With polar coordinates you are just "parametrizing" all the point in the neighborhood of $(0,0)$ through their distance from $(0,0)$ and their angle w.r.t. the positive $x$-axis. The limit $r\rightarrow 0$ is along any path connecting the starting point and $(0,0)$, not (only) the straight lines. If such limit depends on the path itself, like in the case of the limit

$$\lim_{(x,y)\rightarrow (0,0)}\frac{xy}{x^2+y^2}$$

then we say that the function is not continuous at the limit point.

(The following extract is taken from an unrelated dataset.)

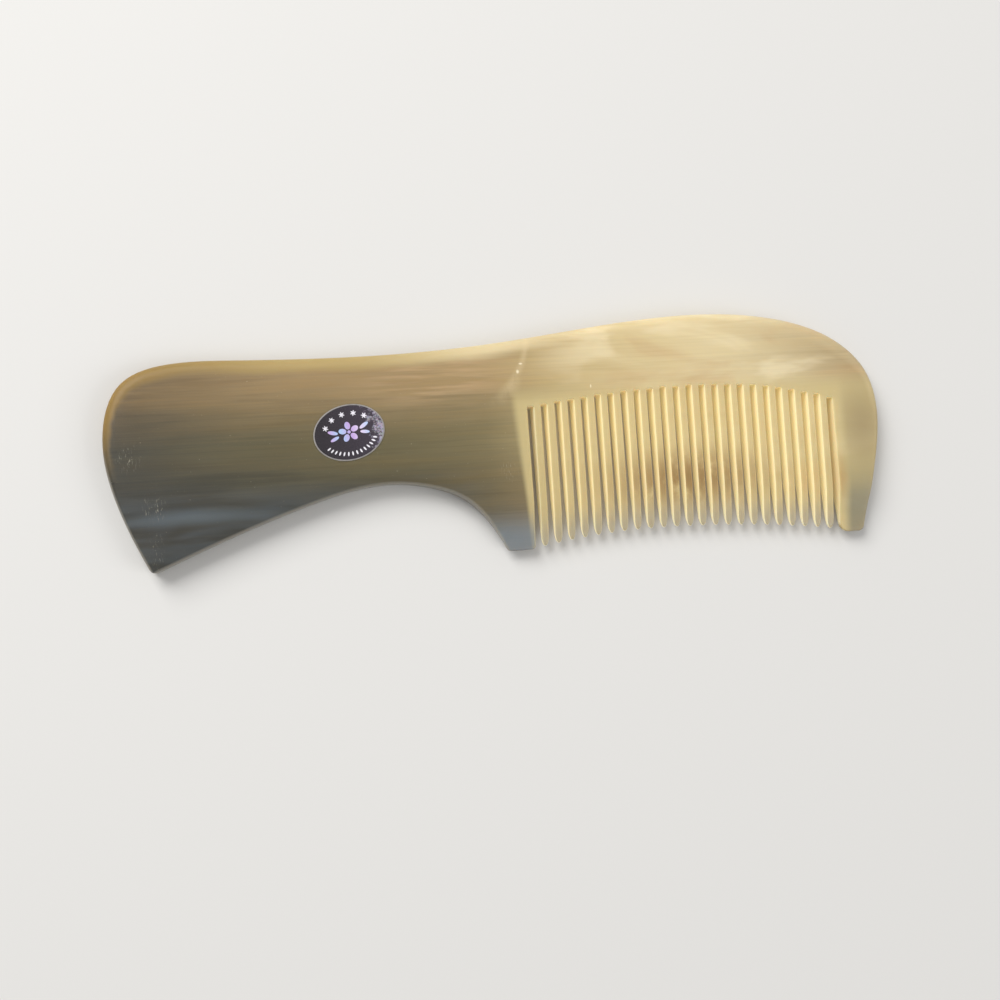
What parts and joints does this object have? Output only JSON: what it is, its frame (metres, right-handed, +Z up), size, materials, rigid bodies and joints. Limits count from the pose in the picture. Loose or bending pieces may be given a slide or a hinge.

Of course, the use of polar coordinates is great for some functions, while it can be a bad choice for many others. To directly find a counterexample to continuity (if it exists!) is probably the best way to answer to such kind of problems.

Answer 2

If you fix $\theta$ and just let $r\to 0^+$ then you are approaching $(0,0)$ only on straight lines. This can indeed be useful in order to show that a limit does not exist, i.e. providing two different values for $\theta$ which result in two different limits. If you want to cover every path that approaches $(0,0)$ and still use polar coordinates, then you need to consider $\theta$ as a function (e.g. $\theta=\theta(r)$ arbitrary), rather than a constant. In your example, $$ \lim_{r\to 0^+}\frac{\big(r\cos\theta(r)\big)\cdot\big(r \sin\theta(r)\big)^2}{\big(r\cos\theta(r)\big)^2 + \big(r\sin\theta(r)\big)^2} = \lim_{r\to 0^+}\frac{r^3\cos\theta(r)\sin^2\theta(r)}{r^2} = \lim_{r\to 0^+}r\cos\theta(r)\sin^2\theta(r) = 0 $$

Note that considering $\theta=\theta(r)$ rather than $r=r(s)$ and $\theta=\theta(s)$ with $r(s)\to0^+$ for $s\to 0^+$ is assuming you are somehow 'strictly approaching' $(0,0)$.